Guerra na região de Tigré, na Etiópia, deixou veteranos incapacitados e sem assistência

Chandera Weldesenbet está preocupado com a possibilidade de morrer sem receber os cuidados de que precisa.

Aos 41 anos, o veterano da recente guerra na região de Tigré, na Etiópia, tem estilhaços de metal no corpo que ainda não foram removidos, mais de dois anos após o fim do combate.

Sem receber atendimento médico especializado, Chandera fica acamado a maior parte do tempo, devido às dores. Ele é uma das muitas vítimas cujos ferimentos, tratados de forma insuficiente, ou sem tratamento algum, servem de lembrança dos custos da guerra.

“Quando penso sobre minhas perspectivas para o futuro e minha possibilidade de criar um filho em meio a tantas dificuldades e circunstâncias, perco a esperança”, diz ele, com um filho pequeno em casa.

Chandera, ex-funcionário de um hotel na cidade de Shire, descobriu que as instalações de saúde da região foram praticamente destruídas pelo conflito.

O coordenador da Comissão Nacional de Reabilitação da Etiópia, Temesgen Tilahun, disse à Associated Press que existem mais de 43 mil ex-combatentes de Tigré.

Milhares de pessoas foram mortas na guerra que colocou os combatentes locais contra as tropas federais, aliadas a combatentes de outras regiões, e terminou em 2022. Ninguém sabe quantos ficaram feridos.

Alguns ex-combatentes de Tigré voltaram para suas casas e descobriram que não havia meios de receber assistência médica para deficiências permanentes.

Hiluf Haile conseguiu acesso à fisioterapia na capital de Tigré, Mekele, para se ajustar a uma nova prótese de perna, no único centro de Tigré que oferece esse tratamento. Mas ele testemunhou a escassez crônica de apoio para outros ex-combatentes mutilados

Muitos dos que sofreram ferimentos graves têm apenas acesso limitado à fisioterapia ortopédica, e precisam transitar por comunidades com pouca ou nenhuma infraestrutura de acessibilidade.

Eles “sobrevivem mendigando, expondo as cicatrizes da guerra”, conta Haile.

Tesfaye Kiros, outro veterano, perdeu uma perna e não consegue encontrar emprego. Ele pede esmolas regularmente em uma estação de ônibus movimentada em Mekele.

Ele sonha em voltar à cidade natal de Zalambessa, próximo à fronteira com a Eritreia, mas seu futuro permanece incerto diante das novas tensões que surgiram entre a Etiópia e a Eritreia, sua antiga aliada de guerra.

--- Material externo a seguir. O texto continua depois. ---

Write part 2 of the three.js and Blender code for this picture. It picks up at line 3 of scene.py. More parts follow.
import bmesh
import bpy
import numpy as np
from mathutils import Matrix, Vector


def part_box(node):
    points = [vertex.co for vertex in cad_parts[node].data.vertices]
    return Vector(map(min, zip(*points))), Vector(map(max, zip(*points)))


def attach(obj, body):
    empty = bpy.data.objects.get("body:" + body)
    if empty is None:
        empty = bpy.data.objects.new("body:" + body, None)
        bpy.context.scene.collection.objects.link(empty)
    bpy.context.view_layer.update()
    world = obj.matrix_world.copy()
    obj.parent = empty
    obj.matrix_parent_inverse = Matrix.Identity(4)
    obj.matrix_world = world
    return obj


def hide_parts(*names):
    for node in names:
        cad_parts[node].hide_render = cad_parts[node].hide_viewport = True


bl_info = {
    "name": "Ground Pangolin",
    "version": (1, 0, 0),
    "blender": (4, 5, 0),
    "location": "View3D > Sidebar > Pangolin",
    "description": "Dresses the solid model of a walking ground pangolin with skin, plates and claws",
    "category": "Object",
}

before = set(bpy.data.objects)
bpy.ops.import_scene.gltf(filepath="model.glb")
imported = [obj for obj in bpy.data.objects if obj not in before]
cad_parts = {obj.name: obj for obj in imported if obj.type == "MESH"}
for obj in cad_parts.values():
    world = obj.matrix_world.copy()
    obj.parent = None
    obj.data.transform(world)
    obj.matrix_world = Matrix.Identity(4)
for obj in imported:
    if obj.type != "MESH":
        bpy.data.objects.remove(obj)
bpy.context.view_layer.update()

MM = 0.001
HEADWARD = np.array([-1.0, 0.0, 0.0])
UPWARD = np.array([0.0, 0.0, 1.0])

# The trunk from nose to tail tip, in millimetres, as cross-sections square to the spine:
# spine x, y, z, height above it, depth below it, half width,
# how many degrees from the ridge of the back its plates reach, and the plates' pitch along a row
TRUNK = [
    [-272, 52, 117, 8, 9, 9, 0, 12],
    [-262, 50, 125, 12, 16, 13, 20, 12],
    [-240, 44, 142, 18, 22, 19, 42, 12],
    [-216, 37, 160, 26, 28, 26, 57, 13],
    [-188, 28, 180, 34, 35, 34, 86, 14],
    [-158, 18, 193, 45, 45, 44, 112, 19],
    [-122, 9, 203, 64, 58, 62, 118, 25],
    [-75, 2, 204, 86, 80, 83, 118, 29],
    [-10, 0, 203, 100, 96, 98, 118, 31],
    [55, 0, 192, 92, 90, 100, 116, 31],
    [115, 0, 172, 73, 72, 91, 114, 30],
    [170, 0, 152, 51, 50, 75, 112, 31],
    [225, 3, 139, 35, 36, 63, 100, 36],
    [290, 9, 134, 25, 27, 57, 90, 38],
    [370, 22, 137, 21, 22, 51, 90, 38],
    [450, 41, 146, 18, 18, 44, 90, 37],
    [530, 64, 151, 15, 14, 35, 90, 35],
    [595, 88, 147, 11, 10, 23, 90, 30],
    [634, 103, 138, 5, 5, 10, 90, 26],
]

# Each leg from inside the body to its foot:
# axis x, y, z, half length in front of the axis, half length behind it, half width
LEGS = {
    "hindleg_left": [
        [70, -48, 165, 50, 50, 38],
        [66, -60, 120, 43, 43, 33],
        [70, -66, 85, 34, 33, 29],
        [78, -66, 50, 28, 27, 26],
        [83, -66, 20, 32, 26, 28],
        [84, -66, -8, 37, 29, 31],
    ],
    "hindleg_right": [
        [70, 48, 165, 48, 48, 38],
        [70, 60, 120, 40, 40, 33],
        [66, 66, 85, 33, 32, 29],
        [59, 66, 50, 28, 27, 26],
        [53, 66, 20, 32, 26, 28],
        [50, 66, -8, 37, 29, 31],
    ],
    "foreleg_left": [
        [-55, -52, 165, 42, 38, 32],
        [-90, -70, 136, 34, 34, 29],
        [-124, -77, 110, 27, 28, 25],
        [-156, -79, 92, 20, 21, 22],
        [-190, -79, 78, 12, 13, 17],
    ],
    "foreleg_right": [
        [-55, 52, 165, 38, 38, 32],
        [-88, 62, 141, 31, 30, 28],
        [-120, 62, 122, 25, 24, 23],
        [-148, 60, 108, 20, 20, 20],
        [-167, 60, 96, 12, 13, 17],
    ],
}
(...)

Aos 31 anos, Kiros havia ficado eufórico quando foi escolhido por uma organização na diáspora, Ações de Resgate e Oásis para os Mutilados de Guerra, para receber um triciclo elétrico que iria ajudá-lo a se locomover. Mas, sem conseguir encontrar trabalho, ele vendeu o veículo para alimentar seus filhos.

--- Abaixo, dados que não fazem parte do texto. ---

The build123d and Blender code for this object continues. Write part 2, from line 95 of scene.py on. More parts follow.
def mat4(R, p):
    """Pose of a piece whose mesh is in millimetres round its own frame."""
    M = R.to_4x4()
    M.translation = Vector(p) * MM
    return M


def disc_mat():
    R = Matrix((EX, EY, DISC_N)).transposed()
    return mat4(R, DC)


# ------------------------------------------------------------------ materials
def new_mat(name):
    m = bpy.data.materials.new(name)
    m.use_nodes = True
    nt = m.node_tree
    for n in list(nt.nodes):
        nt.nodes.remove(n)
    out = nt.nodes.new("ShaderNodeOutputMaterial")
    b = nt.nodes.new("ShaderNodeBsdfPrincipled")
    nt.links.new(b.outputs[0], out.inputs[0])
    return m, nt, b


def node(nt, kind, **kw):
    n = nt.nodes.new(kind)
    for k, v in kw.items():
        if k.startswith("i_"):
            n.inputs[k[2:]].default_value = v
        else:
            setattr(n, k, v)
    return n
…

“O triciclo teria me ajudado muito”, lamenta.

Com recursos limitados enquanto Tigré se recupera da guerra, o governo regional recorreu ao governo federal, em Adis Abeba, a capital do país, para pedir mais apoio – e para que doadores internacionais possam contribuir.

O governo ofereceu aos veteranos reintegração nas forças armadas

“Tigré tem muitas pessoas com deficiência que precisam de apoio, especialmente médico, e a situação é extremamente grave”, diz Gebrehiwot Gebrezgiabher, integrante da Comissão de Gestão de Risco de Desastres de Tigré. “Estamos sobrecarregados demais para ajudá-los sem mais apoio financeiro.”

O Centro de Fisioterapia Ortopédica Mekelle, que funciona em Tigré há quase três décadas com apoio do Comitê Internacional da Cruz Vermelha, está tentando suprir essa demanda.

O grupo vem oferecendo tratamento para combatentes mutilados, fornecendo próteses e auxiliares de marcha, como muletas, mas não tem condições de ajudar a todos que precisam sem mais recursos financeiros.

“Ao longo dos anos, realizamos um total de 180 mil atendimentos. Mas esse número parece pequeno em comparação aos 65 mil que ofertamos apenas nos últimos três anos”, diz o diretor, Birhane Teame.

Teame pediu às organizações internacionais que ajudem seu grupo “a aliviar o fardo” em Tigré.